> _Aim_: Repeat, please, only the lines from the top of the data down to the line with "bar_round = 0.3"; include both of those lines.

> _Dataset excerpt_:

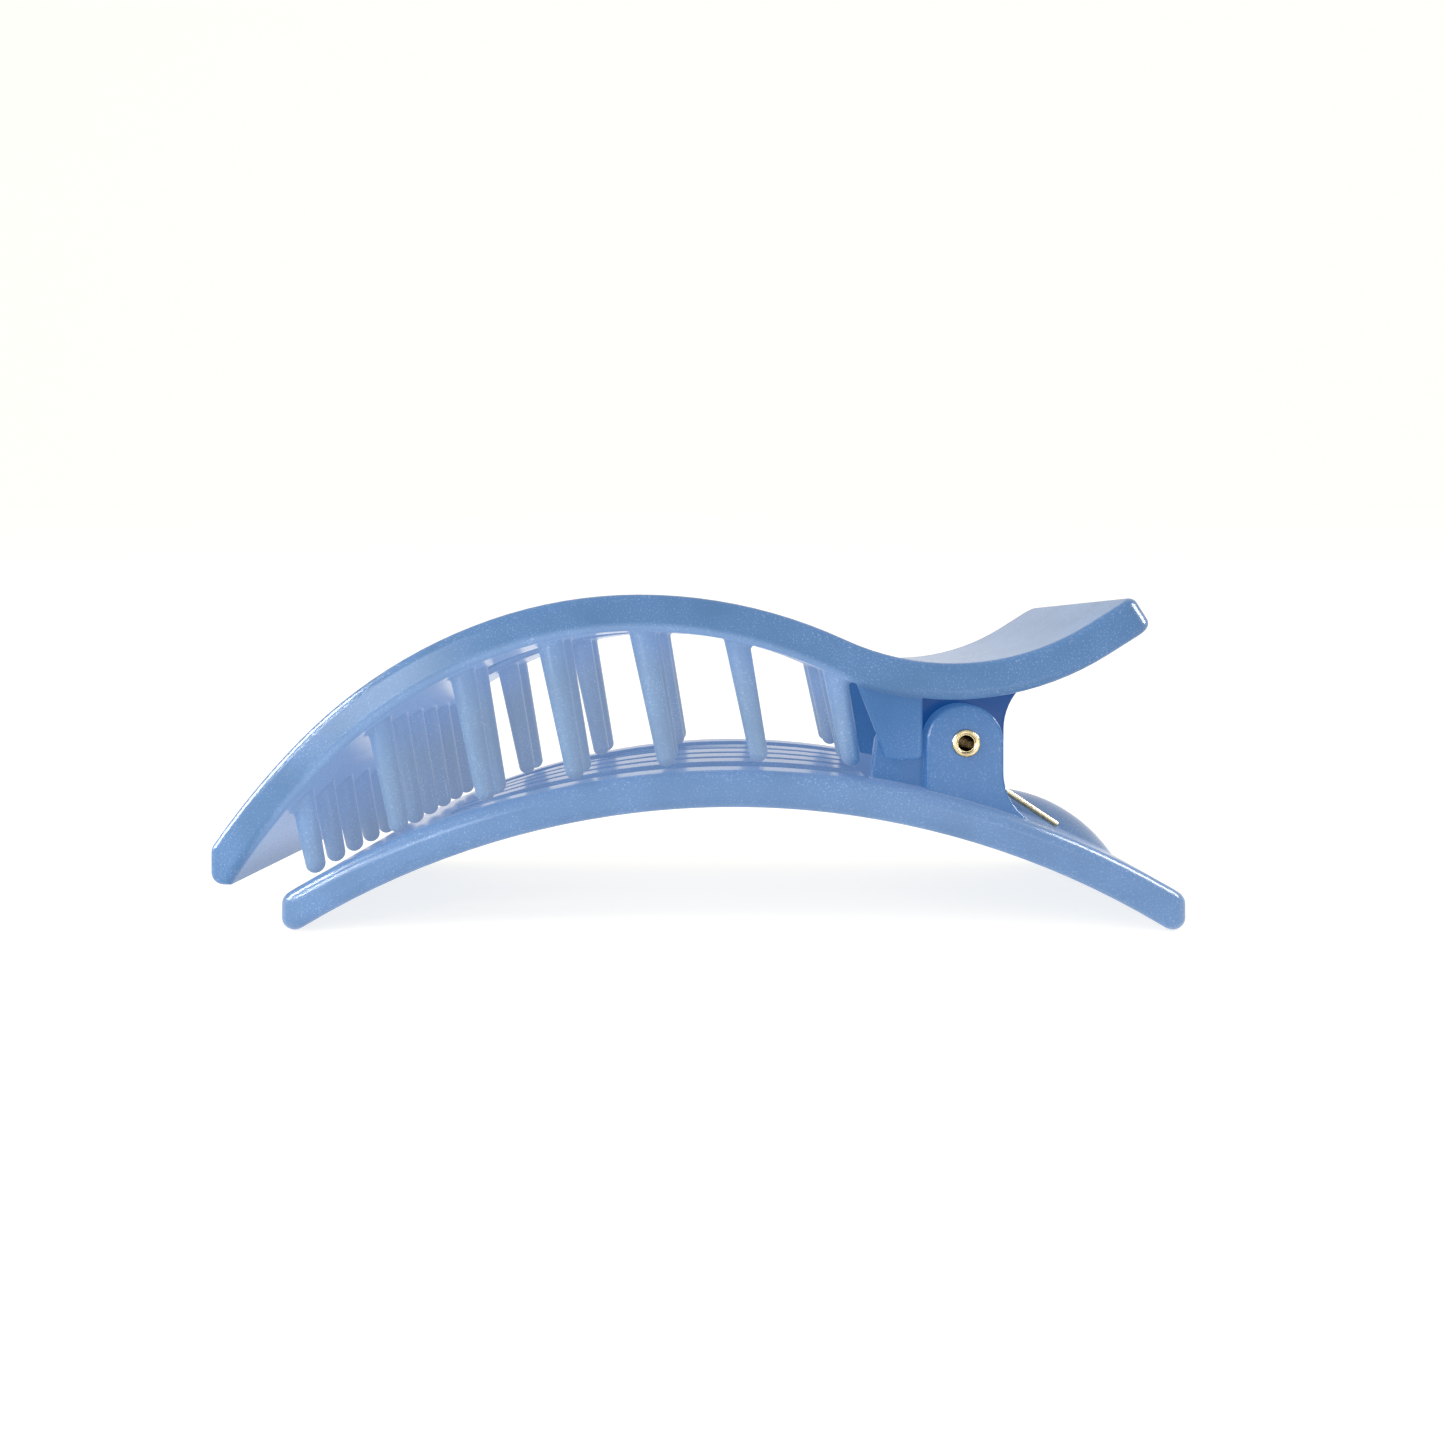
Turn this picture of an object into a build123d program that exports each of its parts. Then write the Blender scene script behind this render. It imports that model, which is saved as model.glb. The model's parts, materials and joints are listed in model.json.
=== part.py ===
from build123d import *
import os
from math import acos, asin, atan2, cos, degrees, radians, sin, sqrt

# Flat-lay beak clip, closed, standing on the two ends of its arched lower jaw.
# +X runs from the nose to the finger handles, +Z is up, and the XZ plane is the plane of symmetry.
# The origin lies under the middle of the whole clip, on the surface that it stands on.

# Whole clip
clip_width = 40.0           # both jaws
corner_round = 2.3          # plan corners of the thumb tab and of both ends of the lower jaw

# Lower jaw: an arched plate
lower_span = 103.3          # end to end
lower_radius = 94.9         # underside
lower_thickness = 4.25
lower_round = 1.4           # all its outer edges

# Grid of lengthwise bars in the lower jaw
grid_front_margin = 17.6    # front end of the jaw to the grid
grid_rear_margin = 0.5      # grid to the web in front of the ear
rail_width = 5.0            # solid strip along each side
rail_gap = 4.6              # open strip between a rail and the first bar
bar_count = 4
bar_slot = 1.4              # open slit between two bars
slot_corner = 0.6
bar_round = 0.3             # softened top edges of the open strips

# Domed pad on the lower handle, between the two spring legs
pad_radius = 17.8           # of the sphere that it is a cap of
pad_height = 2.5
pad_lead = 14.0             # hinge to the middle of the pad

# Upper jaw: a plate bent along tangent arcs, measured on its top face
upper_thickness = 4.15
upper_round = 1.0           # all its outer edges
crown_radius = 51.5         # front half of the crown
crown_turn_angle = 19.2
brow_radius = 56.0          # between the crown and the nose
brow_turn_angle = 26.5
nose_radius = 89.8
nose_turn_angle = 20.0      # runs past the nose, which is then cut upright
nose_run = 48.5             # crest to nose
nose_face = 4.2             # height of the nose's upright face
nose_round = 1.5            # its two corners in side view
rear_radius = 55.7          # rear half of the crown
rear_turn_angle = 24.8
dip_radius = 29.0           # hollow over the hinge
dip_turn_angle = 57.1
dip_lead = 1.67             # lowest point of the hollow to the hinge
dip_clearance = 0.58        # ear to the underside of the hollow
tab_flat = 6.2              # straight last stretch of the thumb tab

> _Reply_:
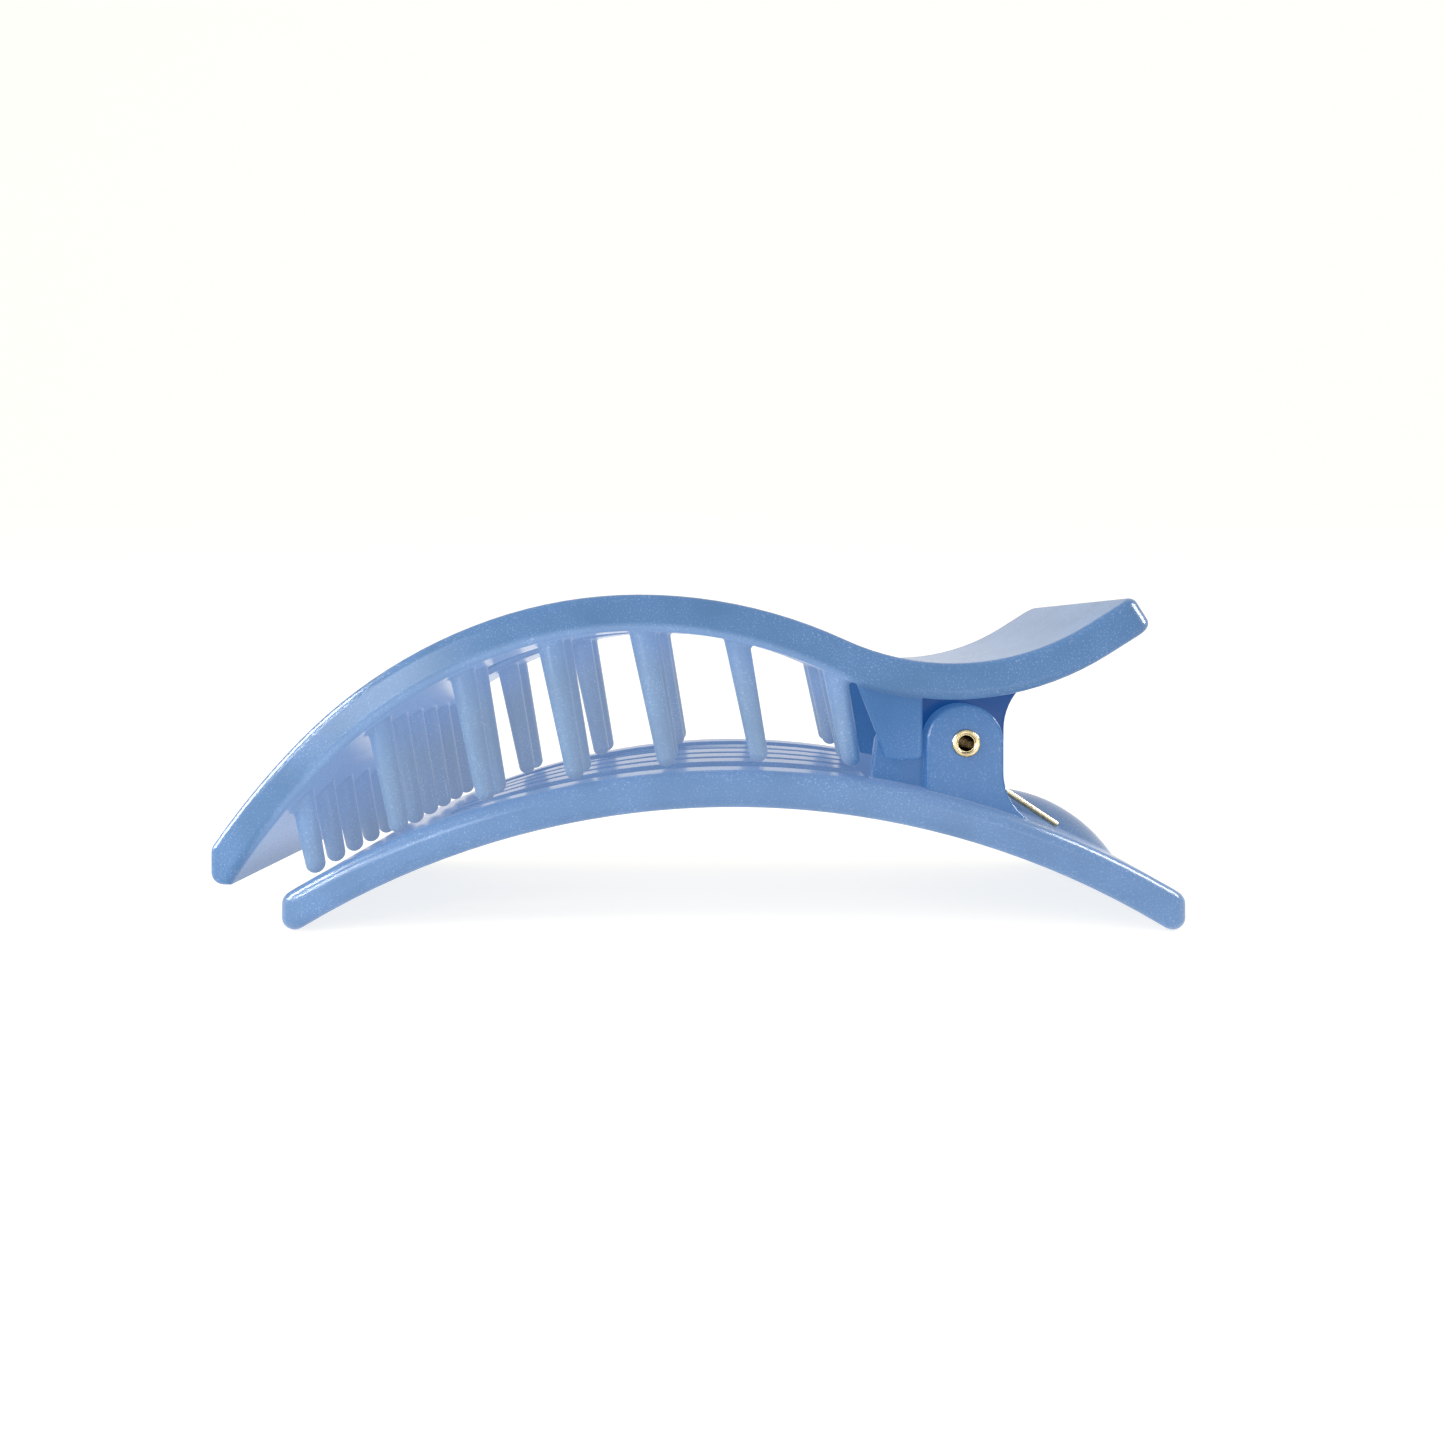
Turn this picture of an object into a build123d program that exports each of its parts. Then write the Blender scene script behind this render. It imports that model, which is saved as model.glb. The model's parts, materials and joints are listed in model.json.
=== part.py ===
from build123d import *
import os
from math import acos, asin, atan2, cos, degrees, radians, sin, sqrt

# Flat-lay beak clip, closed, standing on the two ends of its arched lower jaw.
# +X runs from the nose to the finger handles, +Z is up, and the XZ plane is the plane of symmetry.
# The origin lies under the middle of the whole clip, on the surface that it stands on.

# Whole clip
clip_width = 40.0           # both jaws
corner_round = 2.3          # plan corners of the thumb tab and of both ends of the lower jaw

# Lower jaw: an arched plate
lower_span = 103.3          # end to end
lower_radius = 94.9         # underside
lower_thickness = 4.25
lower_round = 1.4           # all its outer edges

# Grid of lengthwise bars in the lower jaw
grid_front_margin = 17.6    # front end of the jaw to the grid
grid_rear_margin = 0.5      # grid to the web in front of the ear
rail_width = 5.0            # solid strip along each side
rail_gap = 4.6              # open strip between a rail and the first bar
bar_count = 4
bar_slot = 1.4              # open slit between two bars
slot_corner = 0.6
bar_round = 0.3             # softened top edges of the open strips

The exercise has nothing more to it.